What is being asked: Search the listing below for "that". Copy each matching line.

Data block:
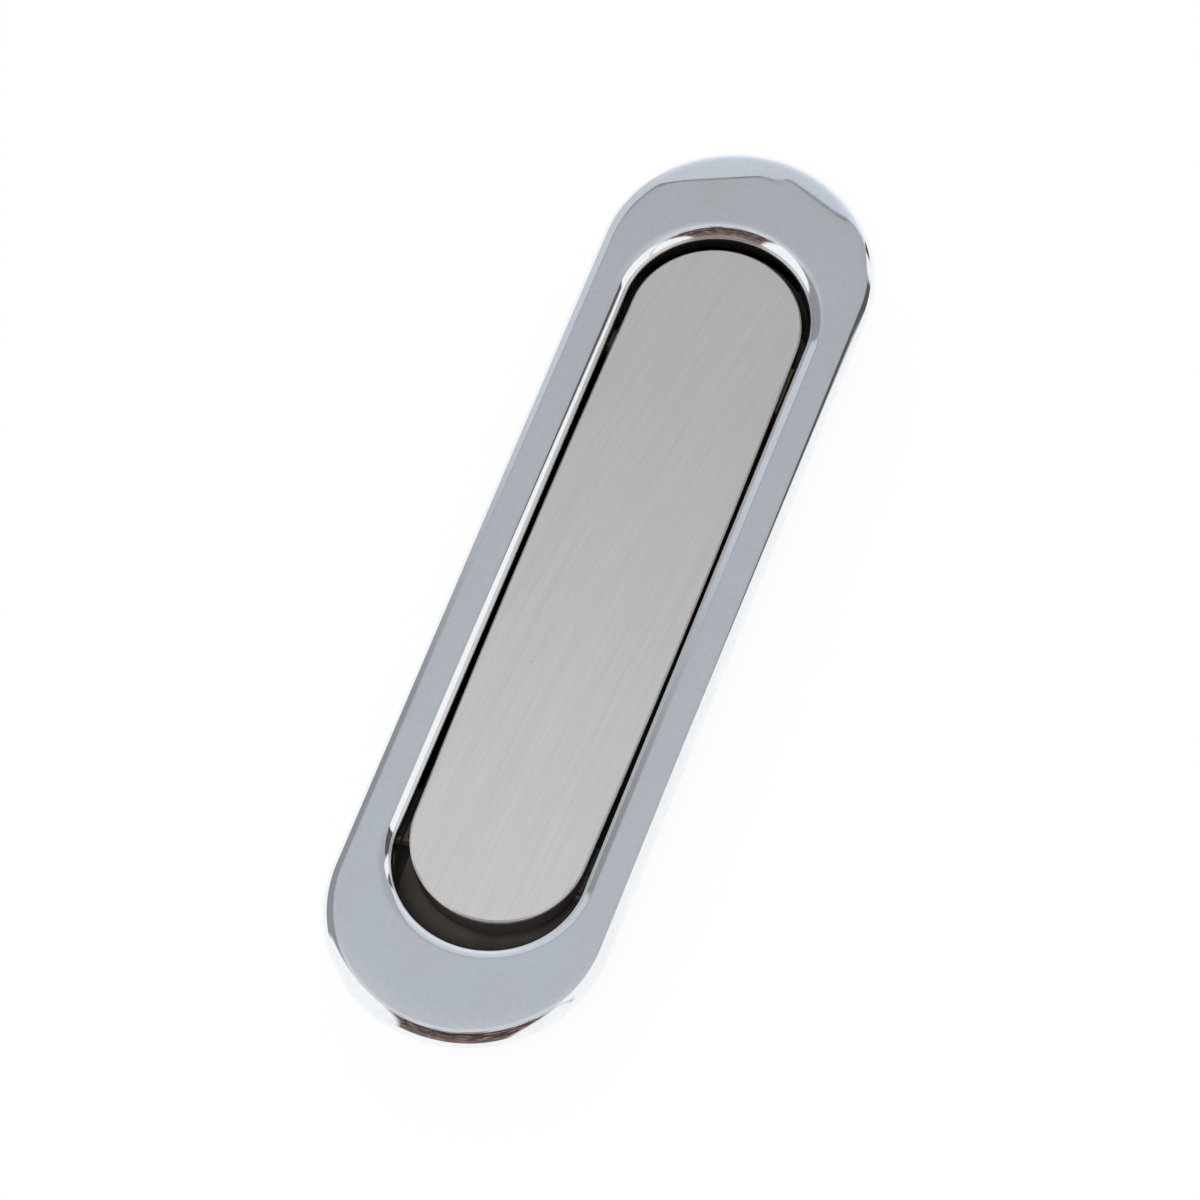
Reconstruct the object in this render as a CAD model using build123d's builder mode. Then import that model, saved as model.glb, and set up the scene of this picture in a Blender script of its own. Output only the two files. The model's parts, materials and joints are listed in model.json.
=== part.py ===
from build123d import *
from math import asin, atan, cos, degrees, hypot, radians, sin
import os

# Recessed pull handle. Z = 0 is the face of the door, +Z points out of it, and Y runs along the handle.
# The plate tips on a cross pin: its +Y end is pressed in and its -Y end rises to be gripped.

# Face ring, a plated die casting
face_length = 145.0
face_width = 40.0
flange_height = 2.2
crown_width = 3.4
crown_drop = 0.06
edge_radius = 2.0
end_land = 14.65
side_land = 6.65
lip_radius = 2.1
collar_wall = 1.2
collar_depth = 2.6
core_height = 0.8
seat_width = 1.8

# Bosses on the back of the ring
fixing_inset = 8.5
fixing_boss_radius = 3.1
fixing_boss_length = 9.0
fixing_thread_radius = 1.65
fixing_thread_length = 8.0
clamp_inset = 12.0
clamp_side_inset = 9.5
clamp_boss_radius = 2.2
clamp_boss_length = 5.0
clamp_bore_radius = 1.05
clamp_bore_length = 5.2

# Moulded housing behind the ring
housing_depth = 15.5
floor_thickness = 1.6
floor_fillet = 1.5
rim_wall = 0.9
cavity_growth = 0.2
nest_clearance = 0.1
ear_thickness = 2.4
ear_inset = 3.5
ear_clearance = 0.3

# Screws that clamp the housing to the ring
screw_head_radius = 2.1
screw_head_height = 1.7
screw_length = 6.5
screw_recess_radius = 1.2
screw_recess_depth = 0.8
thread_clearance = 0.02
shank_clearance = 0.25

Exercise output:
Reconstruct the object in this render as a CAD model using build123d's builder mode. Then import that model, saved as model.glb, and set up the scene of this picture in a Blender script of its own. Output only the two files. The model's parts, materials and joints are listed in model.json.
# Screws that clamp the housing to the ring